La langue polynésienne, au dire de tous ceux qui la connaissent, possède, à côté de certaines lacunes, des beautés spéciales. « Les mots de cette langue, dit un écrivain bien compétent en cette matière, M. Dulaurier[1], sont très simples : les syllabes se composent ou d’une seule voyelle, ou d’une consonne suivie d’une voyelle ; jamais un mot n’est terminé par une consonne. Tous les mots sont invariables, et le même mot sert de nom, d’adjectif, de verbe et de particule. Les différens rapports des parties du discours que nous exprimons par la déclinaison, la conjugaison et les prépositions, se rendent par des mots qu’on pourrait dans ce cas appeler particules, bien qu’ils soient de véritables mots qui dans tous les autres cas sont substantifs, adjectifs et verbes. C’est à l’aide de ces mots-parlicules qu’on exprime les différens rapports des parties du discours avec une précision et une vivacité dont les langues plus cultivées ne sont pas capables, parce que leurs terminaisons et leurs particules ne sont d’ordinaire que des signes n’ayant d’autres valeur que celle d’indiquer les rapports des mots… C’est une langue vraiment vivante… Nos langues cultivées ne sont vis-à-vis d’elle que de vieux arbres à branches desséchées ; leurs terminaisons et leurs particules sont mortes, puisque nous ne connaissons plus leur signification. »
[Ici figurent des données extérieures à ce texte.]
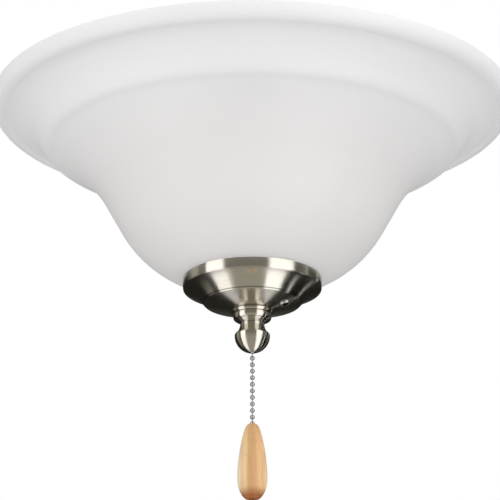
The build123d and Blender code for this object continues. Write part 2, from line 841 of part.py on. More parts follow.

Ajoutons que dans toute la Polynésie la langue était cultivée avec un soin extrême. Comme chez tous les peuples sauvages, l’éloquence exerçait un très grand empire, et l’habile orateur était l’égal du brave guerrier. Dans les îles où la société avait fait le plus de progrès, à Tahiti par exemple, on trouvait des professeurs de rhétorique et des écoles où s’enseignait l’art de parler. Nous connaissons quelques spécimens de l’éloquence qu’on y apprenait, et ces fragmens sont remarquables par l’animation aussi bien que par l’abondance et la grandeur des images. Les voyageurs nous ont conservé aussi quelques chants d’amour qui, à en juger sur la traduction, seraient certainement admirés, s’ils nous venaient de l’ancienne Rome ou de l’antique Grèce. Il est à regretter que l’on n’ait pas recueilli avec soin les morceaux les plus remarquables de cette poésie[2]. La race polynésienne ne possédait pas d’alphabet ; elle n’écrivait pas. Ses traditions s’effacent, et elle-même est en voie de disparition. Ne devrait-on pas s’efforcer de conserver le plus de produits

  1. Cité par Prichard dans ses Researches into the physical history of mankind. — Voyez aussi l’étude de M. Dulaurier sur les langues et la littérature de l’archipel d’Asie dans la Revue du 15 juillet 1841.
  2. Ce travail n’a guère été fait, je crois, que pour la Nouvelle-Zélande.